* BEGIN *
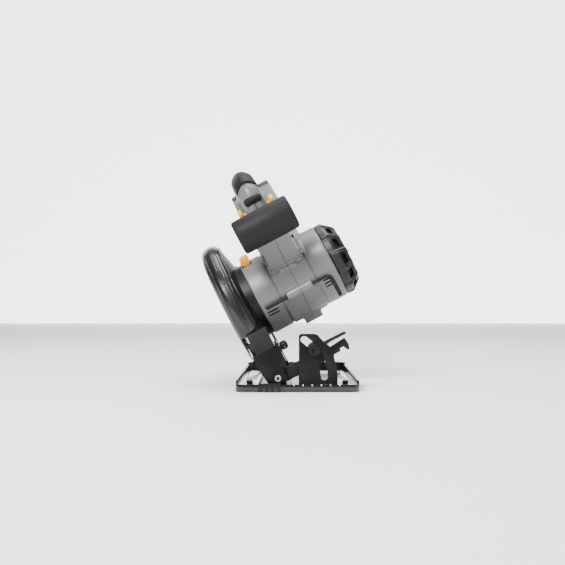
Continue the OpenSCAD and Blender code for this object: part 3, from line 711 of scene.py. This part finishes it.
finish_piece(new_object("bevel_pivot_bolt_skin", bm, CARRIAGE), "bevel_pivot_bolt", "bright_steel", 30)

# broken edges on the pressed, cast and moulded parts, by bevel width
for node, width in (("shoe_plate", 0.5), ("bevel_quadrant", 0.5), ("front_bevel_ear", 0.5),
                    ("rear_bevel_ear", 0.5), ("pivot_bracket", 0.5), ("bevel_arm", 0.45),
                    ("bevel_lever", 0.6), ("depth_strap", 0.4), ("depth_lever", 1.0), ("battery_case", 1.6),
                    ("battery_latch", 0.5), ("lock_off_paddles", 1.2), ("trigger", 1.2), ("cut_sight", 0.3),
                    ("bevel_clamp_bolt", 0.5), ("fence_clamp_screws", 0.4), ("blade_bolt", 0.5)):
    softened(node, width)

# scale ticks along the front lip
bm = bmesh.new()
for x in range(-5, 52, 11):
    block(bm, x, x + 1.2, -145, -143.4, 8.9, 9.12)
    block(bm, x, x + 1.2, -145.14, -144.9, 7.4, 9.1)
add_piece(new_object("scale_ticks", bm, SHOE), "shoe_plate", "white_paint")

# ---------------------------------------------------------------- stage, light, camera
def area_light(name, place, target, size, power):
    data = bpy.data.lights.new(name, "AREA")
    data.shape = "RECTANGLE"
    data.size, data.size_y = size
    data.energy = power
    data.spread = math.radians(180)
    obj = bpy.data.objects.new(name, data)
    bpy.context.scene.collection.objects.link(obj)
    obj.location = place
    obj.rotation_euler = (Vector(target) - Vector(place)).to_track_quat("-Z", "Y").to_euler()


def stage():
    bm = bmesh.new()
    bmesh.ops.create_grid(bm, x_segments=2, y_segments=2, size=6)
    floor = new_object("floor", bm)
    floor.location.z = -0.0002
    mat = Finish("pale_floor", (0.9, 0.9, 0.9), 0.85, specular=0.1).mottle(3, 0.01).mat
    floor.data.materials.append(mat)
    bm = bmesh.new()
    bmesh.ops.create_grid(bm, x_segments=2, y_segments=2, size=1.9)
    wall = new_object("backdrop", bm)
    wall.location = (0, 3.2, 0)
    wall.rotation_euler.x = math.radians(90)
    glow = bpy.data.materials.new("lit_backdrop")
    glow.use_nodes = True
    shader = glow.node_tree.nodes["Principled BSDF"]
    shader.inputs["Emission Color"].default_value = (1, 1, 1, 1)
    shader.inputs["Emission Strength"].default_value = 3.2
    wall.data.materials.append(glow)
    world = bpy.data.worlds.new("studio")
    bpy.context.scene.world = world
    world.use_nodes = True
    world.node_tree.nodes["Background"].inputs["Color"].default_value = (1, 1, 1, 1)
    world.node_tree.nodes["Background"].inputs["Strength"].default_value = 0.3
    area_light("key", (-0.75, -1.3, 1.25), (0, 0, 0.15), (0.6, 0.6), 66)
    area_light("fill", (1.5, -0.9, 0.6), (0, 0, 0.15), (0.5, 1.0), 9)
    area_light("top", (0, 0.3, 1.9), (0, 0, 0.1), (1.4, 1.4), 60)


def camera():
    data = bpy.data.cameras.new("camera")
    data.lens = 51.5
    data.sensor_width = 36
    data.shift_x = -0.0186
    data.shift_y = 0.0363
    cam = bpy.data.objects.new("camera", data)
    bpy.context.scene.collection.objects.link(cam)
    cam.location = (-0.0055, -1.115, 0.107)
    cam.rotation_euler = (math.radians(90), 0, 0)
    bpy.context.scene.camera = cam


camera()
stage()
* END *
### Directions for this task
Output every line above without altering anything.

### Exercise output
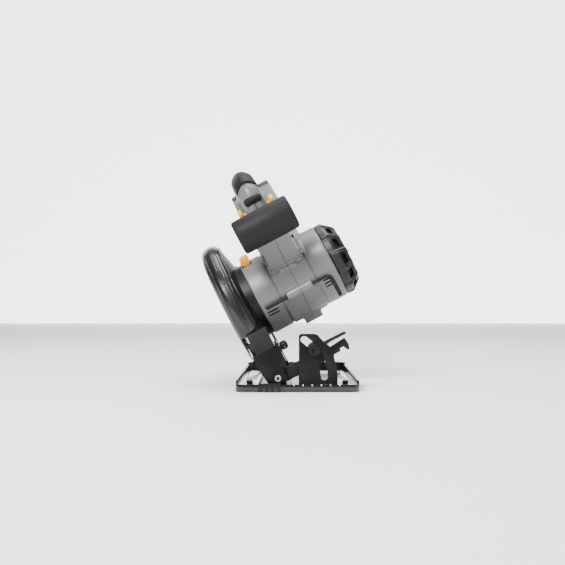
Continue the OpenSCAD and Blender code for this object: part 3, from line 711 of scene.py. This part finishes it.
finish_piece(new_object("bevel_pivot_bolt_skin", bm, CARRIAGE), "bevel_pivot_bolt", "bright_steel", 30)

# broken edges on the pressed, cast and moulded parts, by bevel width
for node, width in (("shoe_plate", 0.5), ("bevel_quadrant", 0.5), ("front_bevel_ear", 0.5),
                    ("rear_bevel_ear", 0.5), ("pivot_bracket", 0.5), ("bevel_arm", 0.45),
                    ("bevel_lever", 0.6), ("depth_strap", 0.4), ("depth_lever", 1.0), ("battery_case", 1.6),
                    ("battery_latch", 0.5), ("lock_off_paddles", 1.2), ("trigger", 1.2), ("cut_sight", 0.3),
                    ("bevel_clamp_bolt", 0.5), ("fence_clamp_screws", 0.4), ("blade_bolt", 0.5)):
    softened(node, width)

# scale ticks along the front lip
bm = bmesh.new()
for x in range(-5, 52, 11):
    block(bm, x, x + 1.2, -145, -143.4, 8.9, 9.12)
    block(bm, x, x + 1.2, -145.14, -144.9, 7.4, 9.1)
add_piece(new_object("scale_ticks", bm, SHOE), "shoe_plate", "white_paint")

# ---------------------------------------------------------------- stage, light, camera
def area_light(name, place, target, size, power):
    data = bpy.data.lights.new(name, "AREA")
    data.shape = "RECTANGLE"
    data.size, data.size_y = size
    data.energy = power
    data.spread = math.radians(180)
    obj = bpy.data.objects.new(name, data)
    bpy.context.scene.collection.objects.link(obj)
    obj.location = place
    obj.rotation_euler = (Vector(target) - Vector(place)).to_track_quat("-Z", "Y").to_euler()


def stage():
    bm = bmesh.new()
    bmesh.ops.create_grid(bm, x_segments=2, y_segments=2, size=6)
    floor = new_object("floor", bm)
    floor.location.z = -0.0002
    mat = Finish("pale_floor", (0.9, 0.9, 0.9), 0.85, specular=0.1).mottle(3, 0.01).mat
    floor.data.materials.append(mat)
    bm = bmesh.new()
    bmesh.ops.create_grid(bm, x_segments=2, y_segments=2, size=1.9)
    wall = new_object("backdrop", bm)
    wall.location = (0, 3.2, 0)
    wall.rotation_euler.x = math.radians(90)
    glow = bpy.data.materials.new("lit_backdrop")
    glow.use_nodes = True
    shader = glow.node_tree.nodes["Principled BSDF"]
    shader.inputs["Emission Color"].default_value = (1, 1, 1, 1)
    shader.inputs["Emission Strength"].default_value = 3.2
    wall.data.materials.append(glow)
    world = bpy.data.worlds.new("studio")
    bpy.context.scene.world = world
    world.use_nodes = True
    world.node_tree.nodes["Background"].inputs["Color"].default_value = (1, 1, 1, 1)
    world.node_tree.nodes["Background"].inputs["Strength"].default_value = 0.3
    area_light("key", (-0.75, -1.3, 1.25), (0, 0, 0.15), (0.6, 0.6), 66)
    area_light("fill", (1.5, -0.9, 0.6), (0, 0, 0.15), (0.5, 1.0), 9)
    area_light("top", (0, 0.3, 1.9), (0, 0, 0.1), (1.4, 1.4), 60)


def camera():
    data = bpy.data.cameras.new("camera")
    data.lens = 51.5
    data.sensor_width = 36
    data.shift_x = -0.0186
    data.shift_y = 0.0363
    cam = bpy.data.objects.new("camera", data)
    bpy.context.scene.collection.objects.link(cam)
    cam.location = (-0.0055, -1.115, 0.107)
    cam.rotation_euler = (math.radians(90), 0, 0)
    bpy.context.scene.camera = cam


camera()
stage()